● **Goal of the exercise**:
Please repeat only the stretch of records running from the first line through the line that contains "return np.array([-math.sin(turn), math.cos(turn), 0.0])".

● **Modeling code records**:

##############################

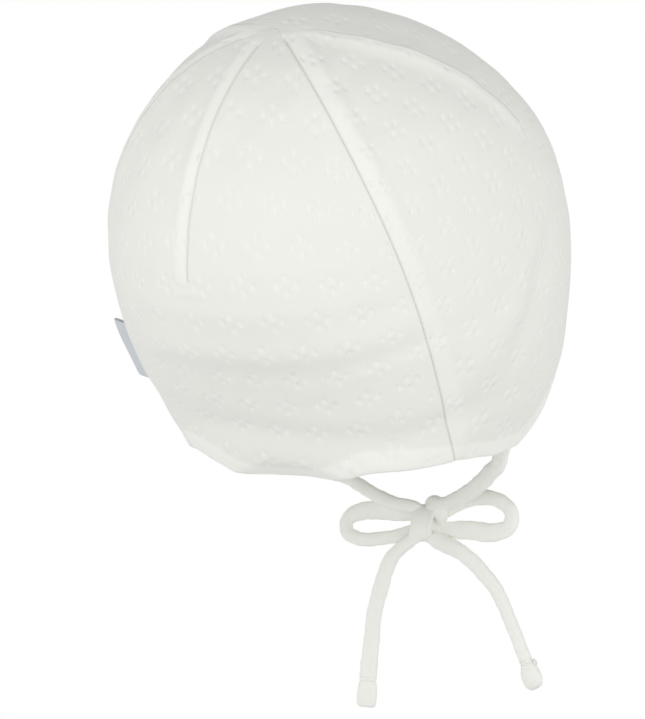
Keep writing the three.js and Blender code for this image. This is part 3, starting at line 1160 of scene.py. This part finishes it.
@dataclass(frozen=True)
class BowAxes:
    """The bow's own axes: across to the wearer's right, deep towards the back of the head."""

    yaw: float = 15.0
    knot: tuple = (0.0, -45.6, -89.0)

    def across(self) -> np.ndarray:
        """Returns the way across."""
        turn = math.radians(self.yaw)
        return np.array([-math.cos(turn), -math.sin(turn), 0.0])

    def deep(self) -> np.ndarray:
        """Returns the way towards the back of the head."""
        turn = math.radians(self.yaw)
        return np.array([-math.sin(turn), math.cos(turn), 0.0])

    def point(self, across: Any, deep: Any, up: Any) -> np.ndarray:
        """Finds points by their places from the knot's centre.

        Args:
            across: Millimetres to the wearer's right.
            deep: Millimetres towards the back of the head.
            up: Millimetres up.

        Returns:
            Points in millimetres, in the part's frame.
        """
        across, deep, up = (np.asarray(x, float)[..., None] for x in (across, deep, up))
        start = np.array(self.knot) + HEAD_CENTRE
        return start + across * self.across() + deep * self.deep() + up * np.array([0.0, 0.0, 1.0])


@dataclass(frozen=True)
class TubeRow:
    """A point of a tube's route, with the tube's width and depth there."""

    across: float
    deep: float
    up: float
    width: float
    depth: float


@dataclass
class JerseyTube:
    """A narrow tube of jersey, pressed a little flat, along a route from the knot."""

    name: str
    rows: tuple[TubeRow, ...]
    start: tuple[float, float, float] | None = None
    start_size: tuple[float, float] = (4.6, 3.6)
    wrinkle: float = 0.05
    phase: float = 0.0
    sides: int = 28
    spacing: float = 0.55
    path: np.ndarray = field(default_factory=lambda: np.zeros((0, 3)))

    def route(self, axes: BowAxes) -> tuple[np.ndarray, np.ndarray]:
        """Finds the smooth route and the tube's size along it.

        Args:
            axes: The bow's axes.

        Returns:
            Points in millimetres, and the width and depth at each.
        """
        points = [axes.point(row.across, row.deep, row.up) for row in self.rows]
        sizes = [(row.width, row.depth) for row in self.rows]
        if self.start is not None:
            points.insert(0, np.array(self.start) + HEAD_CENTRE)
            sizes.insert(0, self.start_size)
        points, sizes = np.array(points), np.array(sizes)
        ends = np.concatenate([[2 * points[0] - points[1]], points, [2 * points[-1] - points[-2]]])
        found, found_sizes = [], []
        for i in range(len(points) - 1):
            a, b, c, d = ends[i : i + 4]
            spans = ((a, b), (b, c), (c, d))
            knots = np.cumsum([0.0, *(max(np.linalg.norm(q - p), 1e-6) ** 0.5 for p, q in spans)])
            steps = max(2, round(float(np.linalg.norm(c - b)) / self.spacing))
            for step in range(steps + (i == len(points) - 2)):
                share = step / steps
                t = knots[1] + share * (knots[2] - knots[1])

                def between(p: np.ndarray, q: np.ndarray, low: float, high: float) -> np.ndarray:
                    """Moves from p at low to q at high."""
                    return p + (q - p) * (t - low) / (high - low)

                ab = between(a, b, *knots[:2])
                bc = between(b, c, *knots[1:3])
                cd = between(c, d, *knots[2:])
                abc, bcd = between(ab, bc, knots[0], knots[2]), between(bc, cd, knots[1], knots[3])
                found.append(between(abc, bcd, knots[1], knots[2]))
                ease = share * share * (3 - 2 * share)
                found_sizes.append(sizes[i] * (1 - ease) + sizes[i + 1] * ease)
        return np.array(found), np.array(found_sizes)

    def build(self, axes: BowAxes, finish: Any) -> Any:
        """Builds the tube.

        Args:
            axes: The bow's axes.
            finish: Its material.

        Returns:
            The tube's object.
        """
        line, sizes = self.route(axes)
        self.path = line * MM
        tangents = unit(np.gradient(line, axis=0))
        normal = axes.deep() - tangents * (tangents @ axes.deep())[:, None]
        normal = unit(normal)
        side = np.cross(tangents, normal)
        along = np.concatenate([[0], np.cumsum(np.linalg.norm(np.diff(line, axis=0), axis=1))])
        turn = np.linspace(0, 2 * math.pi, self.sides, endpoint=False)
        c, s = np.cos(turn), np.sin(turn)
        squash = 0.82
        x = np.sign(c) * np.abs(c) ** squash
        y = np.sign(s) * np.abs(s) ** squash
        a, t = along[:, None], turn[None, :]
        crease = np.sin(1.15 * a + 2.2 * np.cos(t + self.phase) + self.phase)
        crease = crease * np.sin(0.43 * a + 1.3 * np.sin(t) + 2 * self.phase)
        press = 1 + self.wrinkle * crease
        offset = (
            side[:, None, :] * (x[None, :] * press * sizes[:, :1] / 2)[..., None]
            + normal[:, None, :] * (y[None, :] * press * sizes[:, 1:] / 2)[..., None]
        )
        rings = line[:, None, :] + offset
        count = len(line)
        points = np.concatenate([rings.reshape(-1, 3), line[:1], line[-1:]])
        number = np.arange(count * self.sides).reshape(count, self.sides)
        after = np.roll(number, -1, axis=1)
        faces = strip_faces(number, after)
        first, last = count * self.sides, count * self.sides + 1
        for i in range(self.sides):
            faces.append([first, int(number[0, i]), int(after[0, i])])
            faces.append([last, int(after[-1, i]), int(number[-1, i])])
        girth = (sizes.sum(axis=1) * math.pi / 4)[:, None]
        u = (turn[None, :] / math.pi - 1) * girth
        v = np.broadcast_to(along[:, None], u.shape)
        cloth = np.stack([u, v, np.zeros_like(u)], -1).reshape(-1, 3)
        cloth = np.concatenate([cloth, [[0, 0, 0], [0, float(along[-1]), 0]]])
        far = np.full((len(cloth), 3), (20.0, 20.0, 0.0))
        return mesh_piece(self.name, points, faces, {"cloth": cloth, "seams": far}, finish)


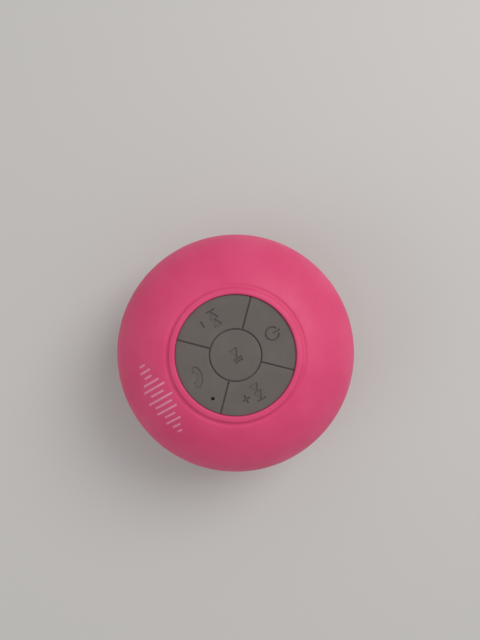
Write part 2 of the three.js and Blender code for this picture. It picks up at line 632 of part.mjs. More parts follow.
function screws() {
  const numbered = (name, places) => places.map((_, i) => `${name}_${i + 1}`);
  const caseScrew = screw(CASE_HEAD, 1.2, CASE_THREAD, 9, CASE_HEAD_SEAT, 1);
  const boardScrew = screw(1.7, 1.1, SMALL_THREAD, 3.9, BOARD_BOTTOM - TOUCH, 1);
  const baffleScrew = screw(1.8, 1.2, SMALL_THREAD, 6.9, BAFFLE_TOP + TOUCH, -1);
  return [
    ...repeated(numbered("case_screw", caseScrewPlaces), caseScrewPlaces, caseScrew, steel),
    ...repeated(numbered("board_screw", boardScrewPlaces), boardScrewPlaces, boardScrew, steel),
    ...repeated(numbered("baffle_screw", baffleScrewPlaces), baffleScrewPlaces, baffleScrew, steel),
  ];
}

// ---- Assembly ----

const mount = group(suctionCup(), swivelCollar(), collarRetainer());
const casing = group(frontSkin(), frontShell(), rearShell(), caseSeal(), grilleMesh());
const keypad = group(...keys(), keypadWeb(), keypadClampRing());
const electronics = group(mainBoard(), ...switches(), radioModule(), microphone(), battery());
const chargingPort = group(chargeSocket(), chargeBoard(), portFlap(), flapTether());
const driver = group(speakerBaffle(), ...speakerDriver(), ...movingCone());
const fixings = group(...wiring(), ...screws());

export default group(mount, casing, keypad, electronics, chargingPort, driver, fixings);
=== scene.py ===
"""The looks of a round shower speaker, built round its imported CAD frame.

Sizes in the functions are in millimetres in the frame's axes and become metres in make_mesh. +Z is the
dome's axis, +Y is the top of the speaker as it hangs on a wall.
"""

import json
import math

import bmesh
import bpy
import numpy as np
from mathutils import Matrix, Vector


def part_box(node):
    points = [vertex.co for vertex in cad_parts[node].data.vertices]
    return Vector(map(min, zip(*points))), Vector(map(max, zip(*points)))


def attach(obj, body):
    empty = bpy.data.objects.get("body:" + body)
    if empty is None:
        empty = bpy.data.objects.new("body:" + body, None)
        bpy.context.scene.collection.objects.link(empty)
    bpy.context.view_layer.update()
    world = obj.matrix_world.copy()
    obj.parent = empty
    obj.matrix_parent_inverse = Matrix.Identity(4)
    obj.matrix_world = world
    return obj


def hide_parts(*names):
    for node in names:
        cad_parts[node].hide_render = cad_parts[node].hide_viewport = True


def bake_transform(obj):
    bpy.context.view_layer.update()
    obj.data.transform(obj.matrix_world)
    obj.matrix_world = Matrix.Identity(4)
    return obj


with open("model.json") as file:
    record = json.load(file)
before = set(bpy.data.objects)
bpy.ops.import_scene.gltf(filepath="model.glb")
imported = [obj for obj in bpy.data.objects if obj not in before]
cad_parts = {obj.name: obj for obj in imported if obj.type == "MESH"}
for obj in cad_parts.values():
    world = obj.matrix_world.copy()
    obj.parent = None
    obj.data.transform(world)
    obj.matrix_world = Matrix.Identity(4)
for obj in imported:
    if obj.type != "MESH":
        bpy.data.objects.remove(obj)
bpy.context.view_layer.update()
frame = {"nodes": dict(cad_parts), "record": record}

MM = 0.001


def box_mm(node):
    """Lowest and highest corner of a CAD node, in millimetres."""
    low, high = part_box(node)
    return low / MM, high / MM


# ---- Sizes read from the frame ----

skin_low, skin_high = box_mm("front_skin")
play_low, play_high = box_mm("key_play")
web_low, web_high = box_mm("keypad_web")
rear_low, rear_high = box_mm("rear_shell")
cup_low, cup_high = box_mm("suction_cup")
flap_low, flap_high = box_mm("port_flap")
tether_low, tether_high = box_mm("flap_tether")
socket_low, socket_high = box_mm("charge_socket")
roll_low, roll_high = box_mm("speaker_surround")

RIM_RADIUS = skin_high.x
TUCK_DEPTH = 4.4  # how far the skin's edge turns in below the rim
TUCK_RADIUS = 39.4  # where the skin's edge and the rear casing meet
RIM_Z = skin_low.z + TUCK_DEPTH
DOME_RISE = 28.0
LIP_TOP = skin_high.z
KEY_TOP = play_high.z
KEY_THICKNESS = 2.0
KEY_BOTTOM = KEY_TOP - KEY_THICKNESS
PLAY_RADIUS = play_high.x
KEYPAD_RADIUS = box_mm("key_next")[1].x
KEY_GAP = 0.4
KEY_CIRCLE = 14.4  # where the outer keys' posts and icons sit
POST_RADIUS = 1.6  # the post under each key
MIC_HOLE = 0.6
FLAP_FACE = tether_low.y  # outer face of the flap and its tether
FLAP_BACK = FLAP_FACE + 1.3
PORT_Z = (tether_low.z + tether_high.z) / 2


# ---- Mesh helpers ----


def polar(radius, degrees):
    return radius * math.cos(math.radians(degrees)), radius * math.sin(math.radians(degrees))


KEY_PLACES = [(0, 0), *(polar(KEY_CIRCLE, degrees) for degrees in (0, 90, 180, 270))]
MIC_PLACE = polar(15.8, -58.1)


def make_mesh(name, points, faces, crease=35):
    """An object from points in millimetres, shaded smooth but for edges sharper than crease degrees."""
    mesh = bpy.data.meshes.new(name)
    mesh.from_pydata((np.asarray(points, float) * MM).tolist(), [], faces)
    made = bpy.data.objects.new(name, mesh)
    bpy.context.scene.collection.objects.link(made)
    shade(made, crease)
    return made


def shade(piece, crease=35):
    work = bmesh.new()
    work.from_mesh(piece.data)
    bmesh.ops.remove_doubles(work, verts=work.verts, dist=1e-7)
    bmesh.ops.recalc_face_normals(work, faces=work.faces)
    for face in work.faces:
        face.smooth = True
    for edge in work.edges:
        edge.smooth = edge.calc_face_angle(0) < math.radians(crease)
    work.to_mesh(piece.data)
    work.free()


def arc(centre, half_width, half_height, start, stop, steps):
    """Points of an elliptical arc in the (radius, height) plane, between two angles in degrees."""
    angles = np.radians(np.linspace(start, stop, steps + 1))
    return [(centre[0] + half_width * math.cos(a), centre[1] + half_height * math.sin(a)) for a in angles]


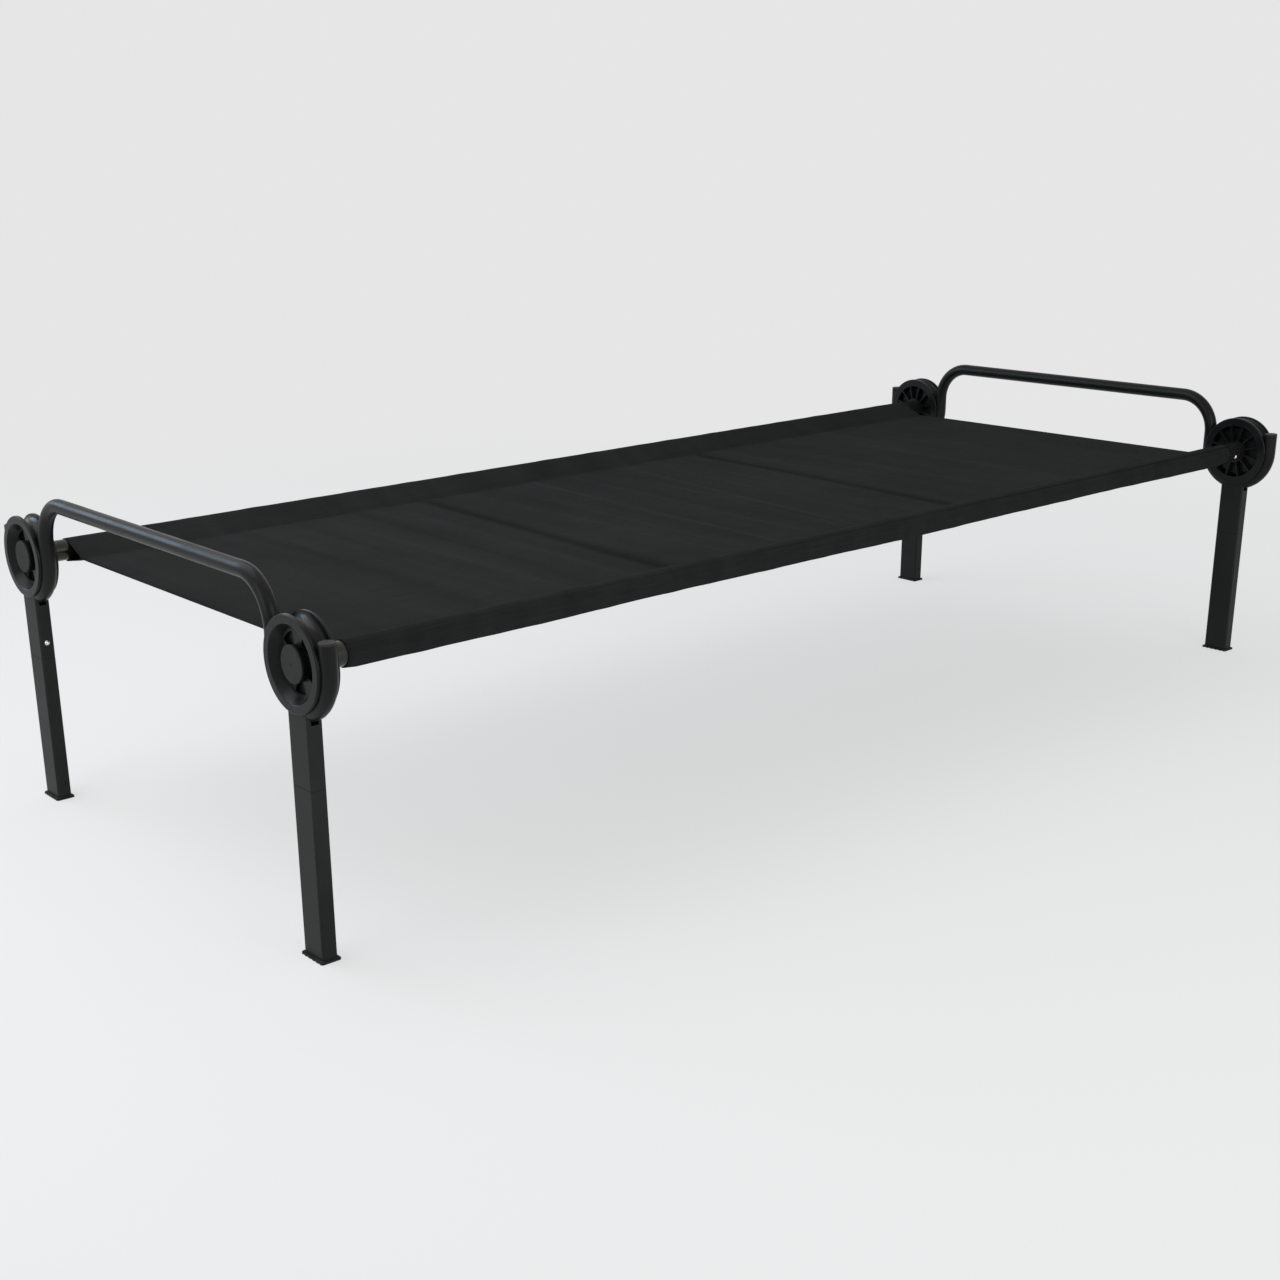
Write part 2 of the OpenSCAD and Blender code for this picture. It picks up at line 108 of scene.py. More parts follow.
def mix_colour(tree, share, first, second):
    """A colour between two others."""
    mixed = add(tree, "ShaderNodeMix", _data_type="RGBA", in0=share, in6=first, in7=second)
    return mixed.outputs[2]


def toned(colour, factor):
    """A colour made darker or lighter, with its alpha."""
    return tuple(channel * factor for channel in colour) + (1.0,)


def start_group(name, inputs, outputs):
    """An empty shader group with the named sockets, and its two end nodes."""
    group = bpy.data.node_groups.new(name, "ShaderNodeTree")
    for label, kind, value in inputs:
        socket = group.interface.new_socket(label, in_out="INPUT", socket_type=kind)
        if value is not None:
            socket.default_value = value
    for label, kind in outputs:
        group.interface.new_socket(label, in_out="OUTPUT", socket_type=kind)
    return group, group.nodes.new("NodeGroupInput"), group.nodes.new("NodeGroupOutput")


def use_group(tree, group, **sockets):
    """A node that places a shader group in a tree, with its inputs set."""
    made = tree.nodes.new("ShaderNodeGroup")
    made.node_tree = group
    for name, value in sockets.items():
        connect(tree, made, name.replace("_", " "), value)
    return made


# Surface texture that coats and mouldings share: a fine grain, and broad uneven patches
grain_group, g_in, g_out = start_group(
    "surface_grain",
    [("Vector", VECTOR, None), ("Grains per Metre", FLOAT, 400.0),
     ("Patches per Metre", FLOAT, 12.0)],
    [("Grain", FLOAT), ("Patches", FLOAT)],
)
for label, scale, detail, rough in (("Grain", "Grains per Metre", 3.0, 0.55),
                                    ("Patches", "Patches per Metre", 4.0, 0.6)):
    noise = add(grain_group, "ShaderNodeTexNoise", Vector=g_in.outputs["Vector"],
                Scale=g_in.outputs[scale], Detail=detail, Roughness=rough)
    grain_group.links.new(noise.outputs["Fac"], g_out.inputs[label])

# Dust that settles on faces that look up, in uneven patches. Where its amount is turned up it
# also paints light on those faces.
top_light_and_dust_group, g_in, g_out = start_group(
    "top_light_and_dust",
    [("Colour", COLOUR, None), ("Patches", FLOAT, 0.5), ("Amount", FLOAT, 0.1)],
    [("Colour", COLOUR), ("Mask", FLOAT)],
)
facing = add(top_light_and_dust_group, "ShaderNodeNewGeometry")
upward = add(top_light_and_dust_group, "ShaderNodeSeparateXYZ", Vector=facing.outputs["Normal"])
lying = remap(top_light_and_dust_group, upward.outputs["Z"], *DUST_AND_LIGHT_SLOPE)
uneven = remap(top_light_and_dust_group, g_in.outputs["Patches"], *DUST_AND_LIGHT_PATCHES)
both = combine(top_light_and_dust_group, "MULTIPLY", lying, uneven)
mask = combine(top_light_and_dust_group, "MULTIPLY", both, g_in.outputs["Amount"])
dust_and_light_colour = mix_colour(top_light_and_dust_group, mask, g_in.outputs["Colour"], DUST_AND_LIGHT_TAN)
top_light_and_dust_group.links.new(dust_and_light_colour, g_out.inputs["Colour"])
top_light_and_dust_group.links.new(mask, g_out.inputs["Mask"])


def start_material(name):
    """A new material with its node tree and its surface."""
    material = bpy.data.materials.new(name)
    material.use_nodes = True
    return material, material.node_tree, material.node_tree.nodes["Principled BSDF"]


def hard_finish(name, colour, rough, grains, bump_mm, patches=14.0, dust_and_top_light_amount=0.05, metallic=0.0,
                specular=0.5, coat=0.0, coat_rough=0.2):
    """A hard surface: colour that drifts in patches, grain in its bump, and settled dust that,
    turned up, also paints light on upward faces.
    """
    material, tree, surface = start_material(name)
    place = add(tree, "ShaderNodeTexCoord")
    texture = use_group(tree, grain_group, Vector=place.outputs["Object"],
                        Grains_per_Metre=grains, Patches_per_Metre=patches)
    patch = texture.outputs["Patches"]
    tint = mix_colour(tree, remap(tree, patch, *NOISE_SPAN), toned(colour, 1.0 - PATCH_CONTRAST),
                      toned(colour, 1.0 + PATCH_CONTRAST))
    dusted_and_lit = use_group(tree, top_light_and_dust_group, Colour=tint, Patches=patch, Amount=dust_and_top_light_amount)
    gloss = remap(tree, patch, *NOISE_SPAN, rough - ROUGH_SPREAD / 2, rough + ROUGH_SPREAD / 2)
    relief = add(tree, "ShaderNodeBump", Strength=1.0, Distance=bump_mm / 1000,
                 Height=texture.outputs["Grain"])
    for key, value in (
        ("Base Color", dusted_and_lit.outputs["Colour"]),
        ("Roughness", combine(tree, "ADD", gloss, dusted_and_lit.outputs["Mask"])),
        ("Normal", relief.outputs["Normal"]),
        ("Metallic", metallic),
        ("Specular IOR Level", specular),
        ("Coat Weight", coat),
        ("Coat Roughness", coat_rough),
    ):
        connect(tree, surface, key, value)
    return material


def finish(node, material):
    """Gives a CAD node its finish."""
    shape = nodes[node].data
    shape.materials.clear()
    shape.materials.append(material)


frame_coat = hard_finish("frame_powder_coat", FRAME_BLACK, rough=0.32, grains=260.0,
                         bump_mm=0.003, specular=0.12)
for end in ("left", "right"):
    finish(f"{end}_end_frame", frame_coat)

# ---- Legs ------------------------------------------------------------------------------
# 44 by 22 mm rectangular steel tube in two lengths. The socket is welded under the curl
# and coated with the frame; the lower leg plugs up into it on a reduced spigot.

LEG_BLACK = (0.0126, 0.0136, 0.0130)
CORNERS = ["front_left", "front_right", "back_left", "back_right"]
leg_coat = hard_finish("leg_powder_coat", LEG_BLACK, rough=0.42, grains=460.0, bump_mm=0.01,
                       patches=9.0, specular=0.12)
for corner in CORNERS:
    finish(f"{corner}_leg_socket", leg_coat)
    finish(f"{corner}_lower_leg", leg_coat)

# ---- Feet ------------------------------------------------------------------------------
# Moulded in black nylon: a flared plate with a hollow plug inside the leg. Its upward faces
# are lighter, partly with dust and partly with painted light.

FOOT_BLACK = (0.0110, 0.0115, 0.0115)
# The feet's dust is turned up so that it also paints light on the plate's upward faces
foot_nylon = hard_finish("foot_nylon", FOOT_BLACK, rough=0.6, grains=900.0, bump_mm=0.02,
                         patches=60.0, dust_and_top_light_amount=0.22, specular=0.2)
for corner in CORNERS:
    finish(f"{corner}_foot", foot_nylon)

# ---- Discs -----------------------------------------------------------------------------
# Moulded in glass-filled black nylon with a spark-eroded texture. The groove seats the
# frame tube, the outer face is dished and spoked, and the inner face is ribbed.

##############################

● **Final result**:
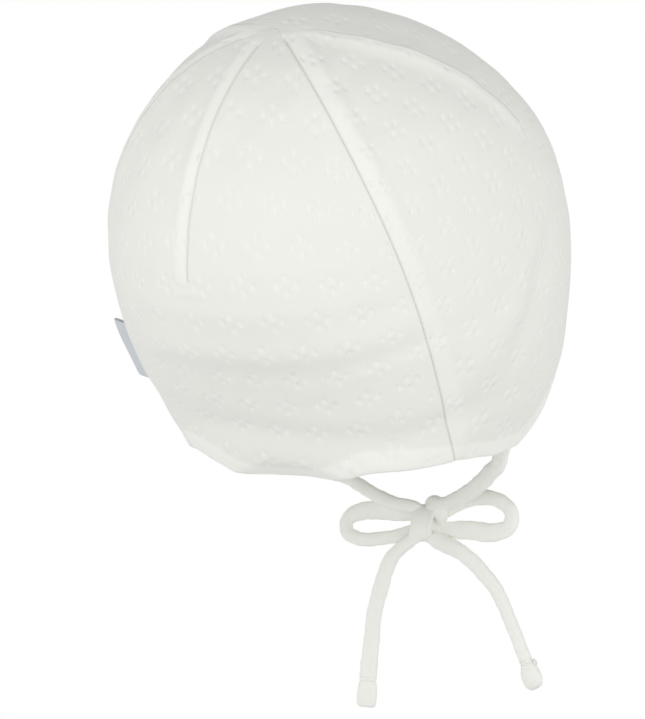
Keep writing the three.js and Blender code for this image. This is part 3, starting at line 1160 of scene.py. This part finishes it.
@dataclass(frozen=True)
class BowAxes:
    """The bow's own axes: across to the wearer's right, deep towards the back of the head."""

    yaw: float = 15.0
    knot: tuple = (0.0, -45.6, -89.0)

    def across(self) -> np.ndarray:
        """Returns the way across."""
        turn = math.radians(self.yaw)
        return np.array([-math.cos(turn), -math.sin(turn), 0.0])

    def deep(self) -> np.ndarray:
        """Returns the way towards the back of the head."""
        turn = math.radians(self.yaw)
        return np.array([-math.sin(turn), math.cos(turn), 0.0])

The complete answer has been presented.